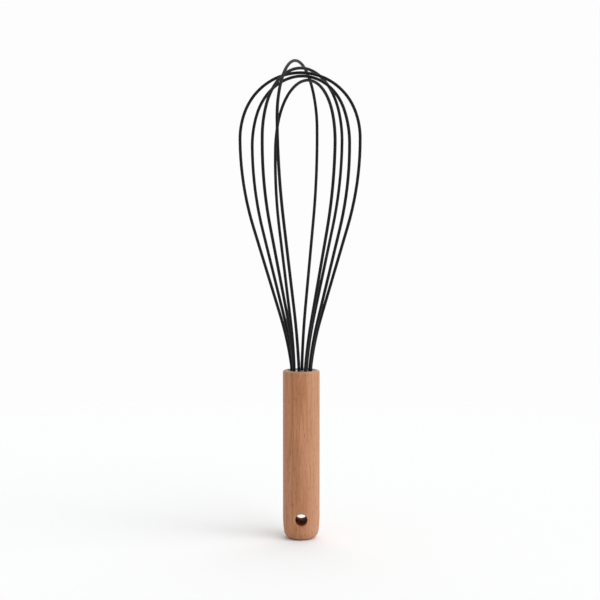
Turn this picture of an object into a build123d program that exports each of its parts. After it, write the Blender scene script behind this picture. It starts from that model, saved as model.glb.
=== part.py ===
from build123d import *

import os
from math import acos, atan2, cos, degrees, hypot, radians, sin, sqrt, tan

# Balloon whisk: five coated wire loops, nested through each other, cast into the drilled mouth of a
# turned beech handle. Millimetres and degrees. The origin is the centre of the foot, on the surface
# that the whisk stands on. +Z runs up the handle to the crown of the loops, and the hanging hole
# runs along Y.

# Handle
handle_dia = 23.0
handle_length = 105.6
rim_round = 1.4
butt_bend = 70.0  # slow curve that draws the butt in
butt_turn = 8.0
butt_corner = 5.0  # tighter curve from there to the flat foot
hang_dia = 7.5
hang_height = 13.4
hang_ease = 0.3

# Socket, bored from the rim, and the resin cast in it
socket_dia = 18.0
drill_point = 118.0
end_cover = 7.0  # straight-walled socket left below the wires' ends
glue_line = 0.05
resin_drop = 0.5  # level of the resin below the rim
meniscus_bend = 0.8
meniscus_turn = 50.0

# Coated wire
wire_dia = 1.9
coating_wall = 0.35
bare_depth = 19.0  # bare ends of the wires, below the rim
coated_depth = 8.0  # ends of the coating, below the rim

# Cage of loops, on the wires' centre lines
cage_height = 191.3  # rim to the highest crown
cage_width = 75.4
ring_dia = 12.2  # ring on which the wires leave the resin, upright
root_bend = 30.0
splay = 7.75  # slope that the root's bend gives them
flank_run = 58.5  # straight run between the neck's bend and the flank's
shoulder_bend = 57.0
shoulder_turn = 21.3

# One entry for each loop, from the lowest crown to the highest
loop_azimuths = [119.6, 147.8, -8.6, 51.2, 72.4]
loop_sways = [1.1, -0.45, -0.4, 0.85, -0.55]
crown_drop_shares = [6.3, 4.9, 3.8, 2.35, 0.0]  # of the wire's diameter, below the highest crown
width_shares = [0.983, 0.943, 0.996, 1.047, 1.075]
ring_shares = [1.15, 1.0, 0.995, 1.04, 0.525]
offset_shares = [-0.095, 0.018, 0.01, -0.065, -0.045]  # of the ring, loops' planes off the handle's axis
shoulder_shares = [0.85, 0.985, 0.82, 0.92, 0.59]

handle_radius = handle_dia / 2
socket_radius = socket_dia / 2
socket_depth = bare_depth + end_cover
drill_length = socket_radius / tan(radians(drill_point / 2))
wire_radius = wire_dia / 2
core_radius = wire_radius - coating_wall - glue_line


def loop_plane(loop):
    """Plane of a loop: x across it, y up, and its origin level with the rim, beside the handle's axis."""
    azimuth, sway = loop_azimuths[loop], loop_sways[loop]
    central = Plane(
        origin=(0, 0, handle_length),
        x_dir=Plane.XZ.x_dir.rotate(Axis.Z, azimuth).rotate(Axis.Y, sway),
        z_dir=Plane.XZ.z_dir.rotate(Axis.Z, azimuth).rotate(Axis.Y, sway),
    )
    return central.offset(ring_dia * offset_shares[loop])


def loop_path(loop, tail_depth):
    """Centre line of a loop: up one tail, over the crown and down the other."""
    ring_radius = ring_dia / 2 * ring_shares[loop]
    half_width = cage_width / 2 * width_shares[loop]
    crown_height = cage_height - wire_dia * crown_drop_shares[loop]
    shoulder = shoulder_bend * shoulder_shares[loop]
    lean = radians(shoulder_turn)
    crown = (half_width - shoulder * (1 - cos(lean))) / cos(lean)
    widest_height = crown_height - shoulder * sin(lean) - crown * (1 - sin(lean))

    # The neck and the flank bend alike, one out and one in, and the straight flank is the inner tangent
    # of their circles. So its length squared and the square of both radii added up make the square of
    # the distance between the circles' centres, which is a quadratic in the radius.
    slope = radians(splay)
    reach = half_width - ring_radius - root_bend * (1 - cos(slope))
    rise = widest_height - root_bend * sin(slope)
    square_term = 2 * (cos(slope) - 1)
    linear_term = 2 * (rise * sin(slope) - reach * (1 + cos(slope)))
    constant = reach**2 + rise**2 - flank_run**2
    bend = 2 * constant / (sqrt(linear_term**2 - 4 * square_term * constant) - linear_term)
    across = reach - bend * (1 + cos(slope))
    along = rise + bend * sin(slope)
    turn = degrees(acos(-2 * bend / hypot(across, along)) - atan2(along, across))

    # Each step is an arc and the straight run after it
    steps = [
        (root_bend, -splay, 0),
        (bend, splay - turn, flank_run),
        (bend, turn, 0),
        (shoulder, shoulder_turn, 0),
        (crown, 180 - 2 * shoulder_turn, 0),
        (shoulder, shoulder_turn, 0),
        (bend, turn, flank_run),
        (bend, splay - turn, 0),
        (root_bend, -splay, tail_depth),
    ]
    with BuildLine(loop_plane(loop)) as path:
        last = Line((ring_radius, -tail_depth), (ring_radius, 0))
        for radius, angle, run in steps:
            last = JernArc(last @ 1, last % 1, radius, angle)
            if run:
                last = PolarLine(last @ 1, run, direction=last % 1)
    return path.wire()


# Handle: turned, drawn in at the butt, bored from the rim and drilled for hanging
with BuildPart() as handle:
    with BuildSketch(Plane.XZ):
        with BuildLine():
            butt_lean = radians(butt_turn)
            foot_radius = handle_radius - butt_bend * (1 - cos(butt_lean)) - butt_corner * cos(butt_lean)
            foot = Line((0, 0), (foot_radius, 0))
            corner = JernArc(foot @ 1, foot % 1, butt_corner, 90 - butt_turn)
            butt = JernArc(corner @ 1, corner % 1, butt_bend, butt_turn)
            side = Line(butt @ 1, (handle_radius, handle_length - rim_round))
            rim_corner = JernArc(side @ 1, side % 1, rim_round, 90)
            rim = Line(rim_corner @ 1, (socket_radius, handle_length))
            wall = Line(rim @ 1, (socket_radius, handle_length - socket_depth))
            floor = Line(wall @ 1, (0, handle_length - socket_depth - drill_length))
            Line(floor @ 1, foot @ 0)
        make_face()
    revolve()
    with Locations(Plane(origin=(0, 0, hang_height), z_dir=Plane.XZ.z_dir)):
        Hole(hang_dia / 2)
    fillet(handle.edges(Select.NEW), hang_ease)
handle.part.label = "handle"

# Resin: fills the socket round the tails, and creeps up its wall in a meniscus
with BuildPart() as resin:
    with BuildSketch(Plane.XZ):
        with BuildLine():
            cast_radius = socket_radius - glue_line
            cast_top = handle_length - resin_drop
            cast_foot = handle_length - socket_depth + glue_line
            level_radius = cast_radius - meniscus_bend * sin(radians(meniscus_turn))
            level = Line((0, cast_top), (level_radius, cast_top))
            meniscus = JernArc(level @ 1, level % 1, meniscus_bend, meniscus_turn)
            cast_wall = Line(meniscus @ 1, (cast_radius, cast_foot))
            tip = Line(cast_wall @ 1, (0, cast_foot - drill_length))
            Line(tip @ 1, level @ 0)
        make_face()
    revolve()
    for loop in range(len(loop_azimuths)):
        path = loop_path(loop, bare_depth)
        for end, upward in ((path @ 0, path % 0), (path @ 1, -(path % 1))):
            with Locations(Plane(origin=end + upward * bare_depth, z_dir=upward)):
                CounterBoreHole(
                    core_radius + glue_line,
                    wire_radius + glue_line,
                    coated_depth + glue_line,
                    bare_depth + glue_line,
                )
resin.part.label = "resin_seat"

os.makedirs("parts", exist_ok=True)
export_step(handle.part, "parts/handle.step")
export_step(resin.part, "parts/resin_seat.step")

# Loops: a spring-steel core in a black coating, which stops short of the bare tails
for loop in range(len(loop_azimuths)):
    core_path = loop_path(loop, bare_depth)
    with BuildPart() as core:
        with BuildSketch(Plane(origin=core_path @ 0, z_dir=core_path % 0)):
            Circle(core_radius)
        sweep(path=core_path)
    core.part.label = f"loop_core_{loop + 1}"
    export_step(core.part, f"parts/{core.part.label}.step")

    coating_path = loop_path(loop, coated_depth)
    with BuildPart() as coating:
        with BuildSketch(Plane(origin=coating_path @ 0, z_dir=coating_path % 0)):
            Circle(wire_radius)
            Circle(core_radius + glue_line, mode=Mode.SUBTRACT)
        sweep(path=coating_path)
    coating.part.label = f"loop_coating_{loop + 1}"
    export_step(coating.part, f"parts/{coating.part.label}.step")
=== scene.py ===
from math import cos, pi, radians, sin

import bpy
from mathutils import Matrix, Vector


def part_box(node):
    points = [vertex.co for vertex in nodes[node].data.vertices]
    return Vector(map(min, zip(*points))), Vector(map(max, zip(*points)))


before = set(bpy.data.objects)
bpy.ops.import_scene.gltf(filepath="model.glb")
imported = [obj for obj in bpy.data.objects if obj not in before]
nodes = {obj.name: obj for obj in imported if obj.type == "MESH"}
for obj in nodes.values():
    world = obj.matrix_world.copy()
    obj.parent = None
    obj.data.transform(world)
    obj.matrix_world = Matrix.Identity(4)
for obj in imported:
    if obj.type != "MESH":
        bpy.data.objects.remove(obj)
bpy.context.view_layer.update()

# Balloon whisk, standing on the end of its handle, on a plain pale floor. Metres, in the part's
# frame: +Z runs up the handle and the camera looks along +Y. Inside the materials, lengths are
# millimetres.
mm_per_m = 1000.0

# Camera, at the photograph's place
camera_distance = 0.7679  # from the handle's axis
camera_side = -0.0008
camera_rise = 0.093  # above the handle's rim
camera_tilt = 2.958  # degrees down
lens_length = 74.21  # on the sensor's 36 mm
lens_shift = -0.0256

# Light. A white surface gets world_level from all round, and the level of each soft lamp that it
# faces. Azimuths run from the camera's side towards +X
background_level = 0.982
world_level = 0.52
lamps = {
    "key": {"level": 0.3, "azimuth": 48.0, "elevation": 52.0, "spread": 42.0},
    "side": {"level": 0.24, "azimuth": 78.0, "elevation": 20.0, "spread": 45.0},
    "back": {"level": 0.19, "azimuth": 170.0, "elevation": 58.0, "spread": 50.0},
}

# Floor
floor_lift = 1.008  # near the whisk, over the background's level
floor_red = 0.993
floor_blue = 1.002
floor_half = 3.0
fade_start = 0.3
fade_end = 0.7

noise_middle = 0.5  # average of a noise

# Sockets of the Mix node that take and give colours
mix_inputs = (0, 6, 7)
mix_output = 2

handle_low, handle_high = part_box("handle")
rim_height = handle_high.z


class Nodes:
    """Short ways to add and join the nodes of one material or world."""

    def __init__(self, tree):
        self.tree = tree
        tree.nodes.clear()

    def add(self, kind, inputs=(), **settings):
        """New node. Inputs are by name or number: a socket is linked, and a value is set."""
        node = self.tree.nodes.new(kind)
        for key, value in settings.items():
            setattr(node, key, value)
        for key, value in dict(inputs).items():
            self.plug(node.inputs[key], value)
        return node

    def plug(self, socket, value):
        """Links a socket to another, or sets its value."""
        if isinstance(value, bpy.types.NodeSocket):
            self.tree.links.new(value, socket)
        else:
            socket.default_value = value

    def math(self, operation, *values):
        """Result of a Math node."""
        node = self.add("ShaderNodeMath", operation=operation)
        for socket, value in zip(node.inputs, values):
            self.plug(socket, value)
        return node.outputs[0]

    def ramp(self, value, low, high, start=0.0, end=1.0):
        """Value mapped smoothly from low..high to start..end."""
        inputs = {
            "Value": value,
            "From Min": low,
            "From Max": high,
            "To Min": start,
            "To Max": end,
        }
        node = self.add("ShaderNodeMapRange", inputs, interpolation_type="SMOOTHSTEP")
        return node.outputs[0]

    def blend(self, factor, first, second):
        """Colour mixed from two."""
        node = self.add("ShaderNodeMix", data_type="RGBA")
        for number, value in zip(mix_inputs, (factor, first, second)):
            self.plug(node.inputs[number], value)
        return node.outputs[mix_output]

    def vector(self, x, y, z):
        """Vector of three values."""
        return self.add("ShaderNodeCombineXYZ", {"X": x, "Y": y, "Z": z}).outputs[0]

    def noise(self, place, detail=2.0):
        """Noise with features of about one unit of the place."""
        inputs = {"Vector": place, "Scale": 1.0, "Detail": detail}
        return self.add("ShaderNodeTexNoise", inputs).outputs[0]

    def multiplied(self, place, factors):
        """Place times a factor along each axis."""
        inputs = {0: place, 1: factors}
        return self.add("ShaderNodeVectorMath", inputs, operation="MULTIPLY").outputs[0]

    def scaled(self, place, x, y, z):
        """Place divided by a feature's size along each axis."""
        return self.multiplied(place, (1 / x, 1 / y, 1 / z))

    def millimetres(self):
        """Place on the object in the part's frame, in millimetres."""
        place = self.add("ShaderNodeTexCoord").outputs["Object"]
        return self.multiplied(place, (mm_per_m,) * 3)

    def seen(self):
        """One for rays that show the background: the camera's, and those off metal or in glass."""
        path = self.add("ShaderNodeLightPath").outputs
        mirrored = self.math("MAXIMUM", path["Is Glossy Ray"], path["Is Transmission Ray"])
        return self.math("MAXIMUM", path["Is Camera Ray"], mirrored)

    def bump(self, height, depth):
        """Normal of a surface with relief of that depth, in millimetres."""
        inputs = {"Height": height, "Distance": depth / mm_per_m}
        return self.add("ShaderNodeBump", inputs).outputs[0]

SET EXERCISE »
Print exactly the lines from the line with "coating_path = loop_path(loop, coated_depth)" to the line with "points = [vertex.co", both included, and nothing else.

EXERCISE OUTPUT »
    coating_path = loop_path(loop, coated_depth)
    with BuildPart() as coating:
        with BuildSketch(Plane(origin=coating_path @ 0, z_dir=coating_path % 0)):
            Circle(wire_radius)
            Circle(core_radius + glue_line, mode=Mode.SUBTRACT)
        sweep(path=coating_path)
    coating.part.label = f"loop_coating_{loop + 1}"
    export_step(coating.part, f"parts/{coating.part.label}.step")
=== scene.py ===
from math import cos, pi, radians, sin

import bpy
from mathutils import Matrix, Vector


def part_box(node):
    points = [vertex.co for vertex in nodes[node].data.vertices]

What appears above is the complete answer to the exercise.